_What to do_: Output exactly the lines that run from the line containing "two round lobes." through the line containing "for node in", with both ends included.

---- Data in this exercise

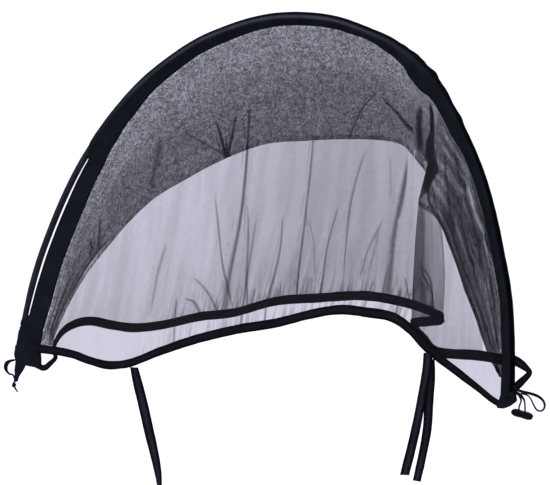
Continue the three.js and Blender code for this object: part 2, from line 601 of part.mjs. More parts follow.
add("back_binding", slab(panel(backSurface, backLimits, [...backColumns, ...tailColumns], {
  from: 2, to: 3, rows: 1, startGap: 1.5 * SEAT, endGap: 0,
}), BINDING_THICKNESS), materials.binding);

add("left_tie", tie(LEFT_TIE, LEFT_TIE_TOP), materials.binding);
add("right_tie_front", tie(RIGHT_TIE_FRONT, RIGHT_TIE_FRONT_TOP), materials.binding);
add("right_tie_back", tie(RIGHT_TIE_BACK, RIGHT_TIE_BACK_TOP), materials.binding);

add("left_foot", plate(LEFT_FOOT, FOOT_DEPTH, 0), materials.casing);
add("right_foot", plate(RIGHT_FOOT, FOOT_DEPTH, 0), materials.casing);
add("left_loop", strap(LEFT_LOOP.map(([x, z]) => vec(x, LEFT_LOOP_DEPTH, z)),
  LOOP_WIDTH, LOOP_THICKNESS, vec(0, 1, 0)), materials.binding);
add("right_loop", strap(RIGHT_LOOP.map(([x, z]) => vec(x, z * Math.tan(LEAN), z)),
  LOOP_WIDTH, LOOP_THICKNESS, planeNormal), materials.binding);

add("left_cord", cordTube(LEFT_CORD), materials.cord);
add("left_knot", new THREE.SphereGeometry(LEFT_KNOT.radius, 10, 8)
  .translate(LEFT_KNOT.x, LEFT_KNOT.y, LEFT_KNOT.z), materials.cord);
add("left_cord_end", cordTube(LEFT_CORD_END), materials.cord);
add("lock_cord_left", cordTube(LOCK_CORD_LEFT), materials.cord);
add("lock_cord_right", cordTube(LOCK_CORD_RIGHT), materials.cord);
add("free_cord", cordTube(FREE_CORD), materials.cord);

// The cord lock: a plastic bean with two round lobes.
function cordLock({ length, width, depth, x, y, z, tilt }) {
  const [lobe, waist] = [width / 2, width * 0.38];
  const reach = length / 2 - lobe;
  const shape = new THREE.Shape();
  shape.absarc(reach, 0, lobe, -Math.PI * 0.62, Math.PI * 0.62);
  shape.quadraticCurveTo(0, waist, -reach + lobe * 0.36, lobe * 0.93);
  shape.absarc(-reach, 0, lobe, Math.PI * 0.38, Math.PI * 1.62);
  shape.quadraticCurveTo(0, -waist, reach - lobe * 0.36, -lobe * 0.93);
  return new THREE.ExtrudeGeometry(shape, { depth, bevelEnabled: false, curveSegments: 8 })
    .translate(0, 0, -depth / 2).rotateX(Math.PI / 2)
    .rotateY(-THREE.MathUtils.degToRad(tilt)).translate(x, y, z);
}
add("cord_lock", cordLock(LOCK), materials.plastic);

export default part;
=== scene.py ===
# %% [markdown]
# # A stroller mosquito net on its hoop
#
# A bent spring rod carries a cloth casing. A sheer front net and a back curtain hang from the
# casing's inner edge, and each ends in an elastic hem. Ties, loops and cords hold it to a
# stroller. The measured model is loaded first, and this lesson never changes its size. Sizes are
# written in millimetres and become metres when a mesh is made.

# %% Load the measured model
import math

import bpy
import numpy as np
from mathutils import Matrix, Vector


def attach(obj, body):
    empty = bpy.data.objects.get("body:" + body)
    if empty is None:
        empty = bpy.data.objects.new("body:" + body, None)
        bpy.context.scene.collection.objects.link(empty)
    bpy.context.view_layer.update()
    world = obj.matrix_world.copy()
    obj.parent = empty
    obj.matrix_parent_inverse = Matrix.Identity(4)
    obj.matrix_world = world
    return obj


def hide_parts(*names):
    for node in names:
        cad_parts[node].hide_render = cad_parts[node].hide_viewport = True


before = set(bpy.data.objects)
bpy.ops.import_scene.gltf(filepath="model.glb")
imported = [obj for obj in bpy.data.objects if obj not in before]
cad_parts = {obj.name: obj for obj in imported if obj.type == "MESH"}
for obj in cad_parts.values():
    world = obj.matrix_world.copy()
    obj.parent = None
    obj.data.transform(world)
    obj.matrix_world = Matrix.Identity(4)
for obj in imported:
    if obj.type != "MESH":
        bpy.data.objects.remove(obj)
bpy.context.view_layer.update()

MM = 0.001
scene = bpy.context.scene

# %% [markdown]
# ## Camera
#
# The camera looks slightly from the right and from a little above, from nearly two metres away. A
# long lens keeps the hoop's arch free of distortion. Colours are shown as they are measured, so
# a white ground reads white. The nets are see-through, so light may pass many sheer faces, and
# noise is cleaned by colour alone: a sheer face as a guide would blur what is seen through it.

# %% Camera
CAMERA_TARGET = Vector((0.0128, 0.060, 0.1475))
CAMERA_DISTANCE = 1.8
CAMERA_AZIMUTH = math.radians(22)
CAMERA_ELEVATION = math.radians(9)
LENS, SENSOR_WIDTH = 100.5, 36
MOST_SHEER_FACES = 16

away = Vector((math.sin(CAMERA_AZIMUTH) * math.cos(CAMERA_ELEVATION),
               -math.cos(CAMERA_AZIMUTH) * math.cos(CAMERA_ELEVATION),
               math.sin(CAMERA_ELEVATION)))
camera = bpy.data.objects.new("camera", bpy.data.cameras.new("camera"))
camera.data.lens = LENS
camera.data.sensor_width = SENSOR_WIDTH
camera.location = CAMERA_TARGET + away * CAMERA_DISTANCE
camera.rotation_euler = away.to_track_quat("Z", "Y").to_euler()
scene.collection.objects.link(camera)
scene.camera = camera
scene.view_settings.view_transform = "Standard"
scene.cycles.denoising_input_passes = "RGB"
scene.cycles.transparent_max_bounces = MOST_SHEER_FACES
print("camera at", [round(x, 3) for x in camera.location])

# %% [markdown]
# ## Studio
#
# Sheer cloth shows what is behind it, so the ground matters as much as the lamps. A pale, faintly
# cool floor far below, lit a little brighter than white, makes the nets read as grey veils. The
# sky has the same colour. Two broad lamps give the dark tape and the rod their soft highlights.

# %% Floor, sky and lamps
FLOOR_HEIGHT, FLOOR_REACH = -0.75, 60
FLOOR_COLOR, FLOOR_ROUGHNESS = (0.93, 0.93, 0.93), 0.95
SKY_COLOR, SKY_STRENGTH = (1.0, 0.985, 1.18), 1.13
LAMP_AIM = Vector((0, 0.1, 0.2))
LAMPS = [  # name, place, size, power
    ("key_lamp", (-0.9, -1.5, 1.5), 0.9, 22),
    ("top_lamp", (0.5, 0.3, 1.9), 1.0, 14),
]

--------
---- Data in this exercise

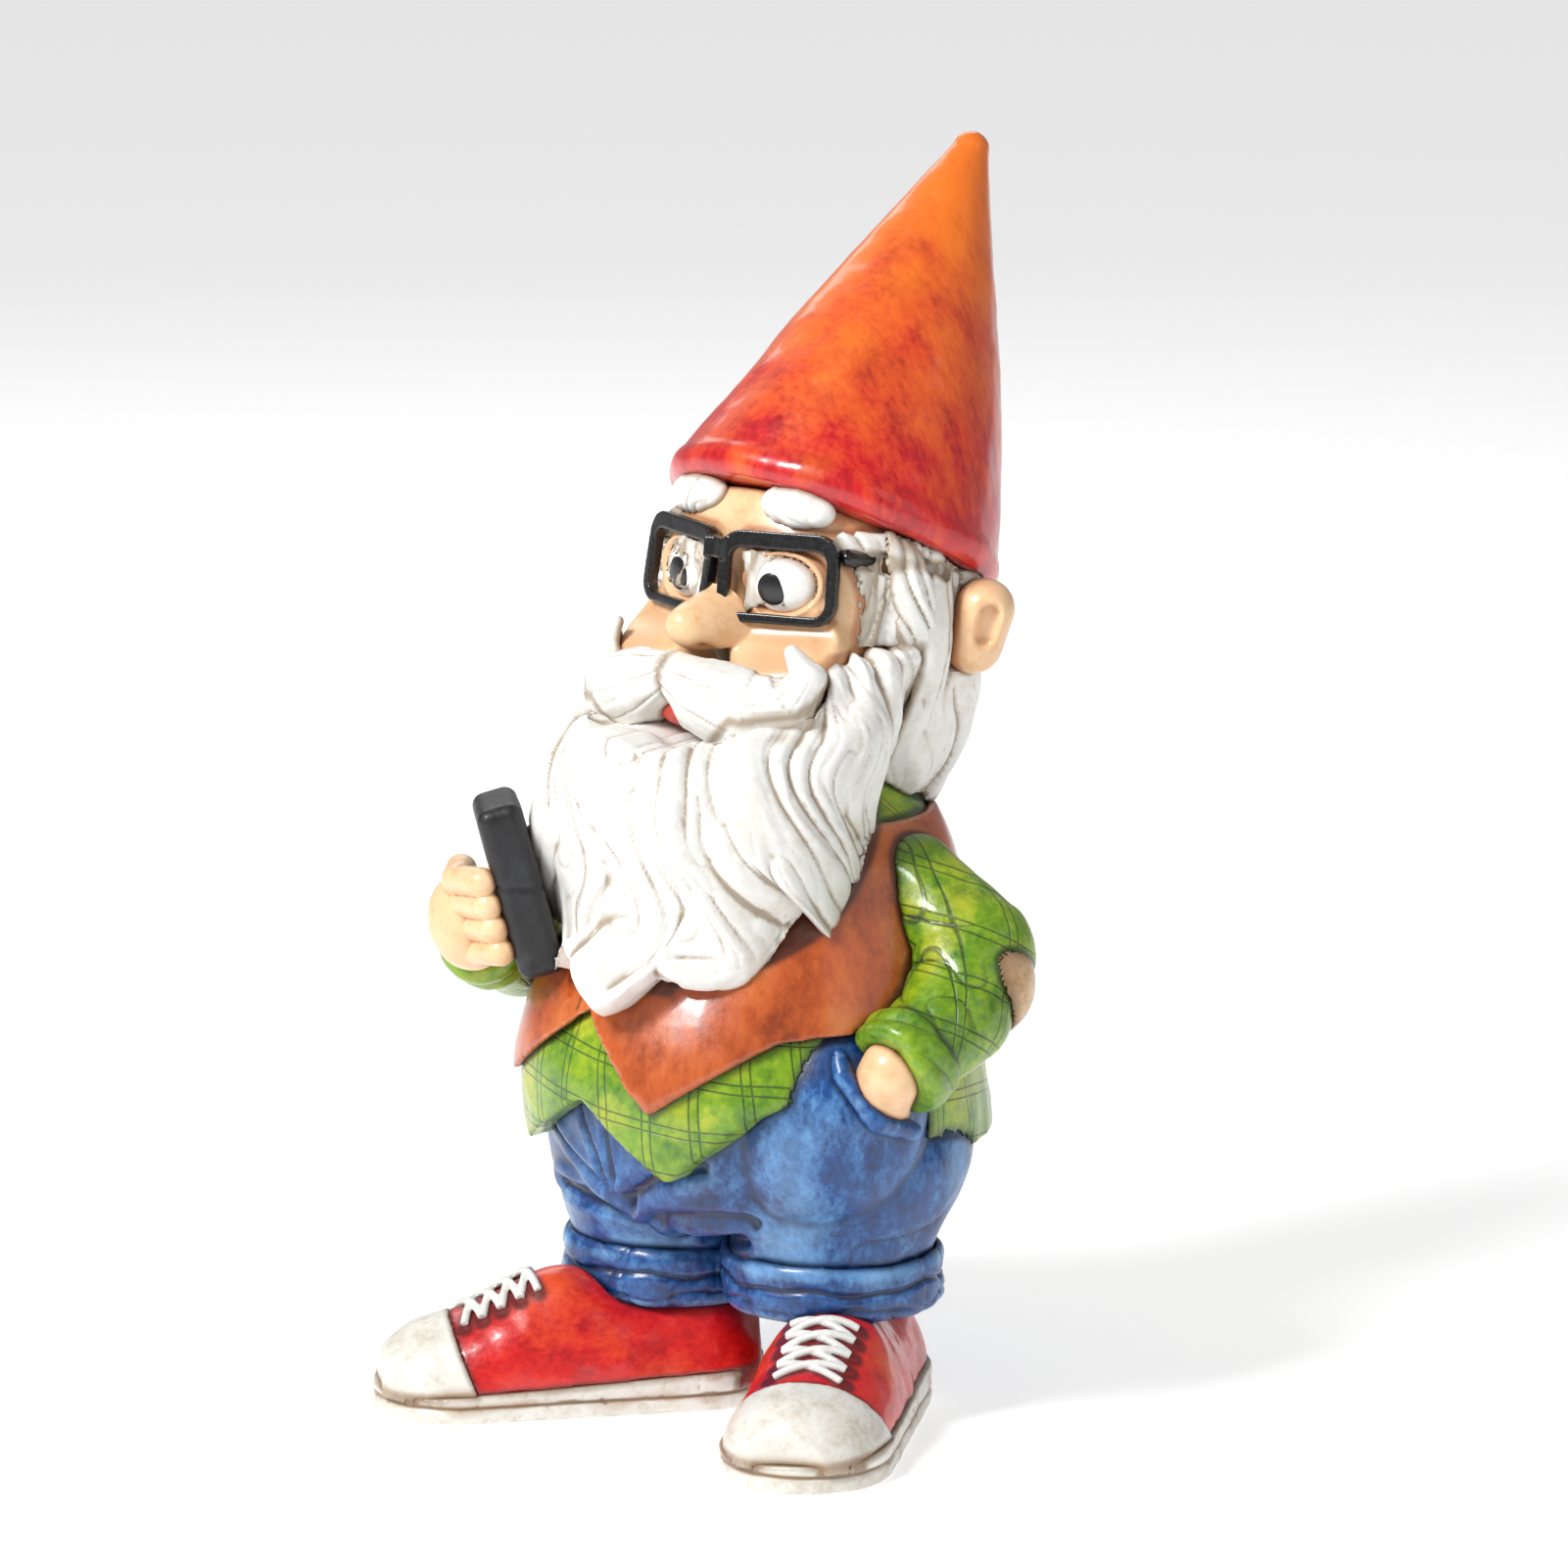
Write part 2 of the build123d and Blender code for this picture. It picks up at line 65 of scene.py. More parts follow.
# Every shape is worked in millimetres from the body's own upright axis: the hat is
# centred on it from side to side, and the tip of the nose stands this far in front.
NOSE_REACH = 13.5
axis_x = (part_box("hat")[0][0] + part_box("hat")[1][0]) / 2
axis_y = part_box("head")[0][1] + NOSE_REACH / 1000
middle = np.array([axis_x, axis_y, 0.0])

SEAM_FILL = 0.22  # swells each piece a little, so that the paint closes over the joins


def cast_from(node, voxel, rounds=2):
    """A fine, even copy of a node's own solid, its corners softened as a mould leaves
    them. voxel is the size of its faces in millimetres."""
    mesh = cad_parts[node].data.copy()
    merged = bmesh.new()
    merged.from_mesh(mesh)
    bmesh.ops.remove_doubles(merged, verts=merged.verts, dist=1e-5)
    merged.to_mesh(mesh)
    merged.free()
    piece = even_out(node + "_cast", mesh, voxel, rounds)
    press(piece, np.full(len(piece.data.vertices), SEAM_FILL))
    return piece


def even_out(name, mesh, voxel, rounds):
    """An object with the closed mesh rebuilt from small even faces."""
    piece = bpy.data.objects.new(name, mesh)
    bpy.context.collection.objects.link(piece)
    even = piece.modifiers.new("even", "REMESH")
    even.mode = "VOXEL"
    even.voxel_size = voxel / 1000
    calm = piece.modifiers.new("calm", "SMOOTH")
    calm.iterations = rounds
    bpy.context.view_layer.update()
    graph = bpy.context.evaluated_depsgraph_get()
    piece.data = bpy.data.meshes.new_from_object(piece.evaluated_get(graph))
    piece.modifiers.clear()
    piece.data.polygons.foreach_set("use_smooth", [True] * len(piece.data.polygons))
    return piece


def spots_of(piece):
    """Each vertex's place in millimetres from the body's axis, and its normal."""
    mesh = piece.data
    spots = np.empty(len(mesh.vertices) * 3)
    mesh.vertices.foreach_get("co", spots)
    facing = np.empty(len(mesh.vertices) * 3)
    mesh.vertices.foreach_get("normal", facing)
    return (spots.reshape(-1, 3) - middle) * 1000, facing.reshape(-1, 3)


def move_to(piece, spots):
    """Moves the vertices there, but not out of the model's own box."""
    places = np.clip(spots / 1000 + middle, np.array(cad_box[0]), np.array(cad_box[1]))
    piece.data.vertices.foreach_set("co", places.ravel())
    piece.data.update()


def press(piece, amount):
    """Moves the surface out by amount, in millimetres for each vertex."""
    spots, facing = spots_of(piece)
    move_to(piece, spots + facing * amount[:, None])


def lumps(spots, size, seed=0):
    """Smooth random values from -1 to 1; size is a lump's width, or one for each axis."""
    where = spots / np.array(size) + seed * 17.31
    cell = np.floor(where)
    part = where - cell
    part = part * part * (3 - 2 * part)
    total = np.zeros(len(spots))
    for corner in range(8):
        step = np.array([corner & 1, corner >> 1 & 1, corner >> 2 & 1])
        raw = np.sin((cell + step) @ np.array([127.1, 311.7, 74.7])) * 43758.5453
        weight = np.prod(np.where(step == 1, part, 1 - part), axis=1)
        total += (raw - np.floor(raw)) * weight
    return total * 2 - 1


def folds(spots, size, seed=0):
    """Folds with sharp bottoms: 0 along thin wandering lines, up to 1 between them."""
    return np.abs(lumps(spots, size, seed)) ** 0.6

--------

_Exercise output_:
// The cord lock: a plastic bean with two round lobes.
function cordLock({ length, width, depth, x, y, z, tilt }) {
  const [lobe, waist] = [width / 2, width * 0.38];
  const reach = length / 2 - lobe;
  const shape = new THREE.Shape();
  shape.absarc(reach, 0, lobe, -Math.PI * 0.62, Math.PI * 0.62);
  shape.quadraticCurveTo(0, waist, -reach + lobe * 0.36, lobe * 0.93);
  shape.absarc(-reach, 0, lobe, Math.PI * 0.38, Math.PI * 1.62);
  shape.quadraticCurveTo(0, -waist, reach - lobe * 0.36, -lobe * 0.93);
  return new THREE.ExtrudeGeometry(shape, { depth, bevelEnabled: false, curveSegments: 8 })
    .translate(0, 0, -depth / 2).rotateX(Math.PI / 2)
    .rotateY(-THREE.MathUtils.degToRad(tilt)).translate(x, y, z);
}
add("cord_lock", cordLock(LOCK), materials.plastic);

export default part;
=== scene.py ===
# %% [markdown]
# # A stroller mosquito net on its hoop
#
# A bent spring rod carries a cloth casing. A sheer front net and a back curtain hang from the
# casing's inner edge, and each ends in an elastic hem. Ties, loops and cords hold it to a
# stroller. The measured model is loaded first, and this lesson never changes its size. Sizes are
# written in millimetres and become metres when a mesh is made.

# %% Load the measured model
import math

import bpy
import numpy as np
from mathutils import Matrix, Vector


def attach(obj, body):
    empty = bpy.data.objects.get("body:" + body)
    if empty is None:
        empty = bpy.data.objects.new("body:" + body, None)
        bpy.context.scene.collection.objects.link(empty)
    bpy.context.view_layer.update()
    world = obj.matrix_world.copy()
    obj.parent = empty
    obj.matrix_parent_inverse = Matrix.Identity(4)
    obj.matrix_world = world
    return obj


def hide_parts(*names):
    for node in names:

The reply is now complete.